A 3000 PSI 20L per minute, Honda powered water blaster is connected to a hot box to provide pressurised hot water to two nozzles with rotating heads mounted on a swivel, so they spin in a circular motion. The nozzles are in a cabinet to help keep the operator dry and the frames are passed through one at a time. Glasson wanted the nozzles, heads, and hot box in one unit, and contacted Waterblaster Solutions, Nelson, who had previously had a similar request from another beekeeper.


The slumgum to be sent to the compost heap, drops onto an angled sieve eventually ending up in a wheelbarrow while the hot water drops into a tank below which is full of frames getting preheated prior to washing.

The hot box and water blaster are separate units making them more versatile in terms of uses. The whole setup including nozzles cost approximately $9000.

The washed frames are re waxed manually using half sized paint rollers with beeswax melted in a stainless steel bucket mounted in a repurposed commercial classic stainless steel 1950s hot water tea urn.

The Spring & Autumn Lightweight Beekeeping Truck

Like all beekeeping operations the truck plays a central role. Glasson Apiaries 2018 VW Crafter is no different. Diesel powered and on a WOF it is a very practical and valued part of the business. It is not a heavy vehicle, thus less likely to get bogged and so is used in spring and late autumn for lighter work – spring checks, making up nucs, carrying empty honey supers, wintering down – and is not used to cart honey.
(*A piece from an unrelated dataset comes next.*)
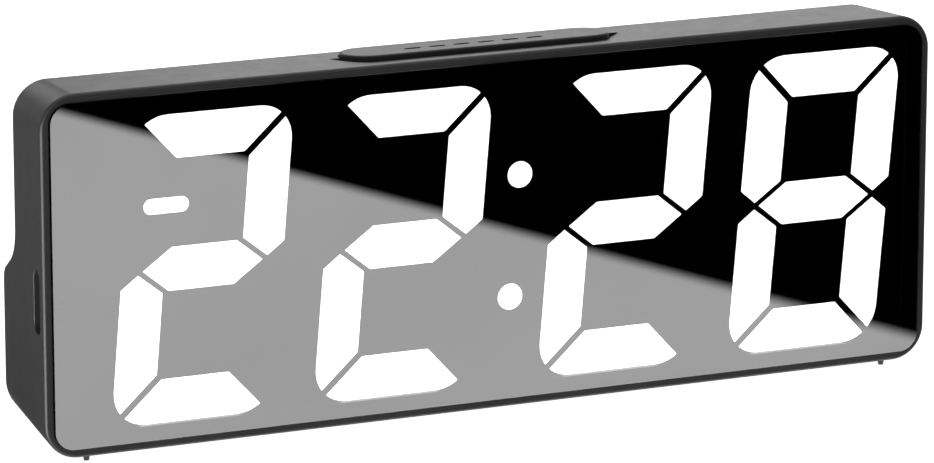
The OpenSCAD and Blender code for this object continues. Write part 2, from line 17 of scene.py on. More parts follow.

The cab comfortably seats three staff members and the low deck is often used as a work area. The deck holds a plastic insulated trunk for miticide strips, a few bags of raw sugar, and a couple of 300 litre honey drums containing 1:1 syrup from which 20L buckets of syrup are siphoned via gravity. It makes for a much more pleasant user experience than a noisy pump working, and syrup is not spilled while driving. A larger tank is carried in periods when greater amounts of syrup are required.